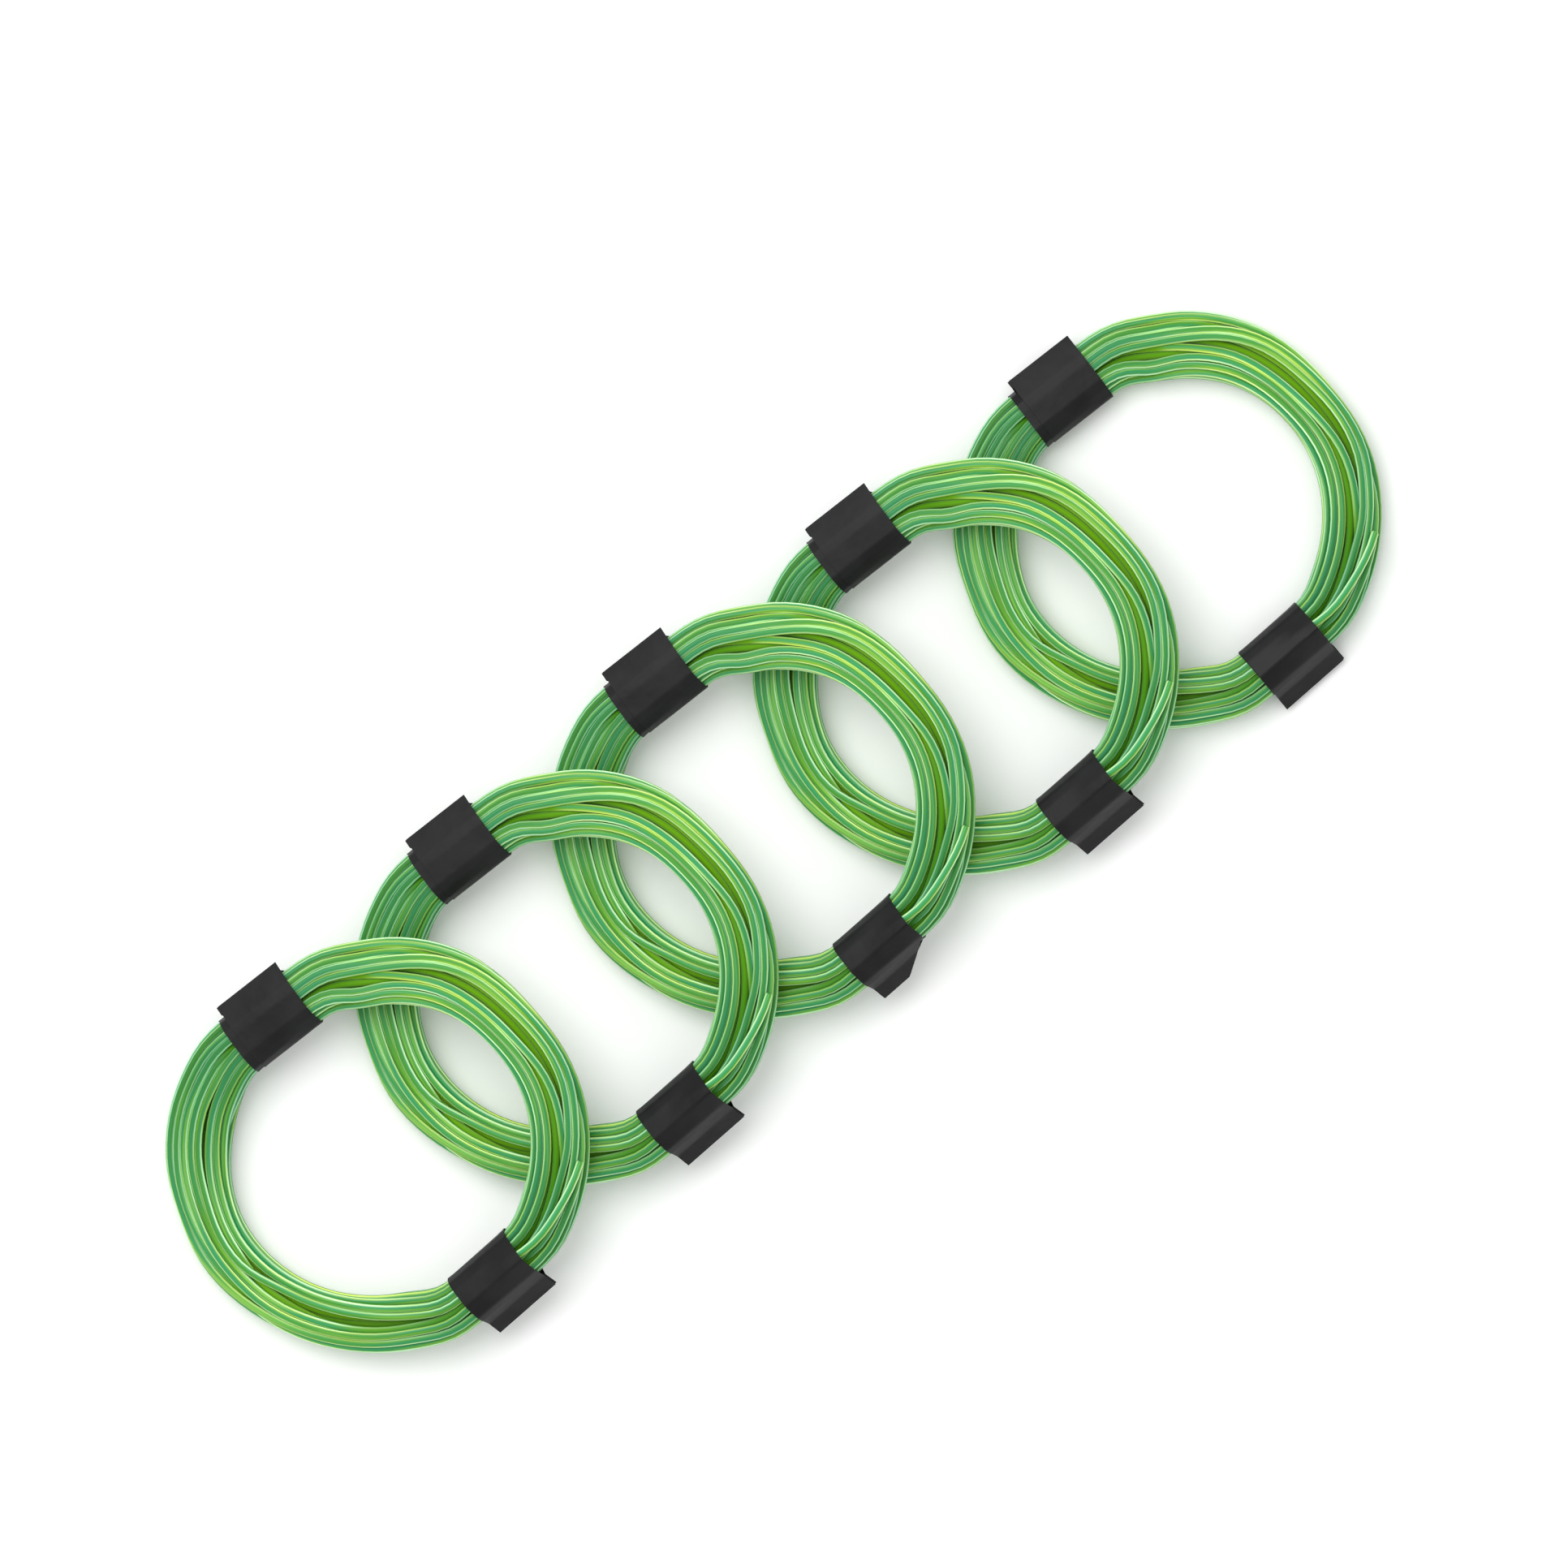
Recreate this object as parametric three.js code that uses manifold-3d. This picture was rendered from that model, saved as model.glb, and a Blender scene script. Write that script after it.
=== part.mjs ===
// Five tied coils of green strand, lying in an overlapping row.
//
// Millimetres. +X runs along the row from coil 1, which lies on top, to coil 5, which lies flat
// at the bottom. +Z is up, and the origin is on the floor under the middle of the row.
// Each coil is a bundle of turns with its free end lying on it, held by two wraps of black tape.

import * as THREE from "three";
import { mergeVertices } from "three/addons/utils/BufferGeometryUtils.js";
import Module from "manifold-3d";

// ---- Driving dimensions -------------------------------------------------------------------

const STRAND_DIAMETER = 2.0;
const GAP = 0.3; // clearance between neighbouring pieces
const TAPE_THICKNESS = 0.3;

// Where each coil's centre is along and across the row, and how far it tips up (degrees)
// because its +X side lies on the next coil.
const COILS = [
  { x: 0, y: 0, tilt: 9.9 },
  { x: 63.3, y: 3.6, tilt: 9.8 },
  { x: 128.2, y: 5.9, tilt: 10.0 },
  { x: 190.7, y: 2.6, tilt: 8.9 },
  { x: 252.8, y: 0, tilt: 0 },
];

// A coil's plan is an irregular ring. Each edge is a radius less a few dents, where the tapes
// draw the turns in and where the winding runs slack. Angles and spreads are in degrees.
const OUTER_EDGE = {
  radius: 55.0,
  dents: [
    { angle: 87, depth: 5.0, spread: 30 },
    { angle: 262, depth: 2.0, spread: 40 },
    { angle: 212, depth: 1.2, spread: 24 },
    { angle: 2, depth: 1.5, spread: 10 },
    { angle: 161, depth: 1.2, spread: 6 },
  ],
};
const INNER_EDGE = {
  radius: 39.7,
  dents: [
    { angle: 82, depth: 6.9, spread: 36 },
    { angle: 258, depth: 2.3, spread: 32 },
    { angle: 142, depth: 1.2, spread: 13 },
  ],
};

// The bundle keeps its cross-section area all the way round, so it is taller where it is narrow.
const BUNDLE_AREA = 133;
const ROUNDNESS = 2.8; // exponent of the superellipse that the bundle's cross-section follows
const SUPERELLIPSE_FILL = 0.869; // its area as a share of its box

const SECTION_POINTS = 16;
const RING_STEPS = 60;

// Each wrap of tape, seen from the coil's centre along its outward direction (degrees):
// inner and outer are how far out its band reaches, flag is how far out its two pressed ends
// reach, and the spans run clockwise along the bundle. The flag's profile is given as how far
// out each corner is and how high, as a share of the bundle's height.
const UPPER_TAPE = {
  direction: 89.6,
  inner: 32.7,
  outer: 49.1,
  flag: 51.9,
  bandSpan: [-12.0, 8.9],
  flagSpan: [-9.9, 8.9],
  flagProfile: [[46.5, 0.8], [48.3, 0.66], [51.9, 0.7], [51.9, 0.75], [47.0, 0.92]],
};
const LOWER_TAPE = {
  direction: -87,
  inner: 37.1,
  outer: 51.1,
  flag: 55.9,
  bandSpan: [-10.4, 8.6],
  flagSpan: [-10.4, 8.6],
  flagProfile: [[48.0, 0.8], [49.8, 0.15], [55.9, 0.07], [55.9, 0.12], [48.8, 0.92]],
};
const TAPES = [UPPER_TAPE, LOWER_TAPE];
const CUT_CORNER_COIL = 3; // one corner of this coil's lower flag is snipped off
const CUT_ALONG = 9.5;
const PINCH_FADE = 11; // degrees over which the bundle spreads again beyond a tape

// The free end's route over the top of the bundle, from the lower tape's edge to its cut tip.
const FREE_END_ROUTE = [
  { angle: -72.5, radius: 43.3 },
  { angle: -65, radius: 45.2 },
  { angle: -57, radius: 47.8 },
  { angle: -50, radius: 50.0 },
  { angle: -43.5, radius: 51.8 },
];
const FREE_END_STEPS = 7;
const FREE_END_SIDES = 8;

const STRAND_MATERIAL = { color: 0x2f7d55, roughness: 0.45, metalness: 0 };
const TAPE_MATERIAL = { color: 0x1c1c1c, roughness: 0.6, metalness: 0 };

// ---- Helpers ------------------------------------------------------------------------------

const { degToRad, radToDeg, lerp, smoothstep, euclideanModulo } = THREE.MathUtils;

// How far apart two directions are, in degrees, from 0 to 180.
function turnBetween(a, b) {
  return Math.abs(euclideanModulo(a - b + 180, 360) - 180);
}

const wasm = await Module();
wasm.setup();

function solidOf(geometry) {
  const bare = geometry.clone();
  bare.deleteAttribute("normal");
  bare.deleteAttribute("uv");
  const merged = mergeVertices(bare, 1e-4);
  return new wasm.Manifold(
    new wasm.Mesh({
      numProp: 3,
      vertProperties: merged.attributes.position.array,
      triVerts: new Uint32Array(merged.index.array),
    }),
  );
}

function geometryOf(solid) {
  const mesh = solid.getMesh();
  const geometry = new THREE.BufferGeometry();
  geometry.setAttribute("position", new THREE.BufferAttribute(mesh.vertProperties, 3));
  geometry.setIndex(new THREE.BufferAttribute(mesh.triVerts, 1));
  geometry.computeVertexNormals();
  return geometry;
}

// Points round a superellipse of the given half width and half height, anticlockwise. They start
// half a step round, so that its top, bottom and sides are flat faces.
function superellipse(halfWidth, halfHeight, count) {
  const points = [];
  for (let i = 0; i < count; i += 1) {
    const turn = (2 * Math.PI * (i + 0.5)) / count;
    const across = Math.abs(Math.cos(turn)) ** (2 / ROUNDNESS) * Math.sign(Math.cos(turn));
    const up = Math.abs(Math.sin(turn)) ** (2 / ROUNDNESS) * Math.sign(Math.sin(turn));
    points.push(new THREE.Vector2(across * halfWidth, up * halfHeight));
  }
  return points;
}

// ---- The bundle of turns ------------------------------------------------------------------

// An edge's radius at an angle, drawn to a straight line across each tape. tapeLine gives how
// far out that line is.
function edgeRadius(edge, angle, tapeLine) {
  let radius = edge.radius;
  for (const dent of edge.dents) {
    radius -= dent.depth * Math.exp(-0.5 * (turnBetween(angle, dent.angle) / dent.spread) ** 2);
  }
  for (const tape of TAPES) {
    const line = tapeLine(tape);
    const turn = turnBetween(angle, tape.direction);
    const held = radToDeg(Math.atan(Math.max(...tape.bandSpan.map(Math.abs)) / line)) + 1;
    const grip = 1 - smoothstep(turn, held, held + PINCH_FADE);
    radius = lerp(radius, line / Math.cos(degToRad(Math.min(turn, 60))), grip);
  }
  return radius;
}

// The bundle's cross-section at an angle: its inner and outer radius and its height.
function bundleAt(angle) {
  const inner = edgeRadius(INNER_EDGE, angle, (tape) => tape.inner + TAPE_THICKNESS + GAP);
  const outer = edgeRadius(OUTER_EDGE, angle, (tape) => tape.outer - TAPE_THICKNESS - GAP);
  const height = BUNDLE_AREA / (SUPERELLIPSE_FILL * (outer - inner));
  return { inner, outer, height };
}

// How high the bundle's top is over a point of its plan.
function bundleTop(angle, radius) {
  const { inner, outer, height } = bundleAt(angle);
  const across = Math.abs((2 * radius - inner - outer) / (outer - inner));
  return (height / 2) * (1 + (1 - across ** ROUNDNESS) ** (1 / ROUNDNESS));
}

// The ring stands on z = 0. It is turned as a ring of unit cross-section, and each point of
// that is then moved to its place in the real cross-section at its angle.
function strandGeometry() {
  const unitRadius = 3;
  const profile = superellipse(1, 1, SECTION_POINTS);
  profile.push(profile[0].clone());
  const turned = new THREE.LatheGeometry(
    profile.map((point) => new THREE.Vector2(unitRadius + point.x, point.y)),
    RING_STEPS,
  );
  turned.rotateX(Math.PI / 2);
  const position = turned.attributes.position;
  for (let i = 0; i < position.count; i += 1) {
    const x = position.getX(i);
    const y = position.getY(i);
    const { inner, outer, height } = bundleAt(radToDeg(Math.atan2(y, x)));
    const across = Math.hypot(x, y) - unitRadius;
    const radius = lerp(inner, outer, (across + 1) / 2) / Math.hypot(x, y);
    position.setXYZ(i, x * radius, y * radius, (height / 2) * (1 + position.getZ(i)));
  }
  return geometryOf(solidOf(turned));
}

function freeEndGeometry() {
  const route = FREE_END_ROUTE.map(({ angle, radius }) => {
    const height = bundleTop(angle, radius) + GAP + STRAND_DIAMETER / 2;
    const turn = degToRad(angle);
    return new THREE.Vector3(radius * Math.cos(turn), radius * Math.sin(turn), height);
  });
  const section = new THREE.Shape();
  section.absarc(0, 0, STRAND_DIAMETER / 2, 0, 2 * Math.PI);
  return new THREE.ExtrudeGeometry(section, {
    steps: FREE_END_STEPS,
    curveSegments: FREE_END_SIDES / 2, // an arc is drawn with twice as many sides as this
    bevelEnabled: false,
    extrudePath: new THREE.CatmullRomCurve3(route),
  });
}

// ---- The tapes ----------------------------------------------------------------------------

// A tape's own axes: x along the bundle, y outwards from the coil's centre, z up.
// Draws a section, given across the bundle, out along it.
function alongBundle(section, start, end) {
  const length = new THREE.ExtrudeGeometry(section, { depth: end - start, bevelEnabled: false });
  length.translate(0, 0, start);
  length.applyMatrix4(
    new THREE.Matrix4().makeBasis(
      new THREE.Vector3(0, 1, 0),
      new THREE.Vector3(0, 0, 1),
      new THREE.Vector3(1, 0, 0),
    ),
  );
  return solidOf(length);
}

// The flag is the tape's two ends pressed together. Its upper face runs out straight from the
// top of the band.
function flagSolid(tape, bundleHeight, cornerIsCut) {
  const profile = tape.flagProfile.map(([out, rise]) => new THREE.Vector2(out, rise * bundleHeight));
  const [start, end] = tape.flagSpan;
  const flag = alongBundle(new THREE.Shape(profile), start, end);
  if (!cornerIsCut) {
    return flag;
  }
  const [cutEdge, cutOut] = [start, tape.outer - TAPE_THICKNESS];
  const normal = new THREE.Vector2(tape.flag - cutOut, -CUT_ALONG).normalize();
  return flag.trimByPlane([normal.x, normal.y, 0], normal.x * cutEdge + normal.y * cutOut);
}

// A thin tube round the bundle, and the flag.
function tapeGeometry(tape, cornerIsCut) {
  const halfWidth = (tape.outer - tape.inner) / 2;
  const bundle = bundleAt(tape.direction);
  const halfHeight = bundle.height / 2 + GAP + TAPE_THICKNESS;
  const middle = new THREE.Vector2(tape.inner + halfWidth, bundle.height / 2);
  const sectionInside = (skin) =>
    new THREE.Shape(
      superellipse(halfWidth - skin, halfHeight - skin, SECTION_POINTS * 2).map((point) =>
        point.add(middle),
      ),
    );
  const [start, end] = tape.bandSpan;
  const band = alongBundle(sectionInside(0), start, end);
  const bore = alongBundle(sectionInside(TAPE_THICKNESS), start - 1, end + 1);
  return geometryOf(band.add(flagSolid(tape, bundle.height, cornerIsCut)).subtract(bore));
}

// ---- Coils and the row --------------------------------------------------------------------

function piece(name, geometry, material) {
  const mesh = new THREE.Mesh(geometry, new THREE.MeshStandardMaterial(material));
  mesh.name = name;
  return mesh;
}

function tapePiece(name, tape, cornerIsCut = false) {
  const mesh = piece(name, tapeGeometry(tape, cornerIsCut), TAPE_MATERIAL);
  mesh.rotation.z = degToRad(tape.direction - 90);
  return mesh;
}

function coil(number) {
  const name = `coil_${number}`;
  const group = new THREE.Group();
  group.add(
    piece(`${name}_strand`, strandGeometry(), STRAND_MATERIAL),
    piece(`${name}_free_end`, freeEndGeometry(), STRAND_MATERIAL),
    tapePiece(`${name}_upper_tape`, UPPER_TAPE),
    tapePiece(`${name}_lower_tape`, LOWER_TAPE, number === CUT_CORNER_COIL),
  );
  return group;
}

// Puts a coil in its place in the row, tipped up and let down until it touches the floor.
function placedCoil(place, index) {
  const group = coil(index + 1);
  group.position.set(place.x, place.y, 0);
  group.rotation.y = -degToRad(place.tilt);
  group.position.z = -new THREE.Box3().setFromObject(group, true).min.z;
  return group;
}

const row = new THREE.Group();
row.add(...COILS.map(placedCoil));
const footprint = new THREE.Box3().setFromObject(row, true).getCenter(new THREE.Vector3());
row.position.set(-footprint.x, -footprint.y, 0);

export default row;
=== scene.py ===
"""Five tied coils of coated strand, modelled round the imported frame.

Each coil is one strand wound in an irregular ring, with its free end lying on the bundle,
and two wraps of black tape. The coil is worked out once in its own axes, in millimetres:
its centre at the origin, its underside at z = 0. Copies are then put where the frame has
the coils, in metres."""

import math

import bpy
import numpy as np
from mathutils import Matrix, Vector


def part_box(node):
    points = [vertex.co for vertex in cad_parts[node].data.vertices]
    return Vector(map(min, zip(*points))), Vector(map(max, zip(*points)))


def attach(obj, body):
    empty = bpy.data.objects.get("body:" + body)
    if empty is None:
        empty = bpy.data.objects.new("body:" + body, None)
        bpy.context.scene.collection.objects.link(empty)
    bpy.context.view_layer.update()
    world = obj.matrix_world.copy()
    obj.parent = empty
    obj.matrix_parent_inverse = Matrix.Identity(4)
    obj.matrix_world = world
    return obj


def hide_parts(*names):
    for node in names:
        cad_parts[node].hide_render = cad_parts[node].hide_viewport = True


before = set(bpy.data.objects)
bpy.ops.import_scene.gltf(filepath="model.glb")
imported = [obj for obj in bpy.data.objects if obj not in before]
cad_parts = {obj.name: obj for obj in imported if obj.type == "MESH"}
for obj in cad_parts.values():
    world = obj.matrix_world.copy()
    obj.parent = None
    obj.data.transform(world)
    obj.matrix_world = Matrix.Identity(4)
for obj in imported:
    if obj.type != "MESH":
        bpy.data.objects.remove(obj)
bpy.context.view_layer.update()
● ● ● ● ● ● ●
◆ Work to do ◆
Everything from the line that contains "touches the floor." through the line that contains "cad_parts[node].hide_render = cad_parts[node].hide_viewport" is to be transcribed exactly, and nothing outside that range.

◆ Task answer ◆
// Puts a coil in its place in the row, tipped up and let down until it touches the floor.
function placedCoil(place, index) {
  const group = coil(index + 1);
  group.position.set(place.x, place.y, 0);
  group.rotation.y = -degToRad(place.tilt);
  group.position.z = -new THREE.Box3().setFromObject(group, true).min.z;
  return group;
}

const row = new THREE.Group();
row.add(...COILS.map(placedCoil));
const footprint = new THREE.Box3().setFromObject(row, true).getCenter(new THREE.Vector3());
row.position.set(-footprint.x, -footprint.y, 0);

export default row;
=== scene.py ===
"""Five tied coils of coated strand, modelled round the imported frame.

Each coil is one strand wound in an irregular ring, with its free end lying on the bundle,
and two wraps of black tape. The coil is worked out once in its own axes, in millimetres:
its centre at the origin, its underside at z = 0. Copies are then put where the frame has
the coils, in metres."""

import math

import bpy
import numpy as np
from mathutils import Matrix, Vector


def part_box(node):
    points = [vertex.co for vertex in cad_parts[node].data.vertices]
    return Vector(map(min, zip(*points))), Vector(map(max, zip(*points)))


def attach(obj, body):
    empty = bpy.data.objects.get("body:" + body)
    if empty is None:
        empty = bpy.data.objects.new("body:" + body, None)
        bpy.context.scene.collection.objects.link(empty)
    bpy.context.view_layer.update()
    world = obj.matrix_world.copy()
    obj.parent = empty
    obj.matrix_parent_inverse = Matrix.Identity(4)
    obj.matrix_world = world
    return obj


def hide_parts(*names):
    for node in names:
        cad_parts[node].hide_render = cad_parts[node].hide_viewport = True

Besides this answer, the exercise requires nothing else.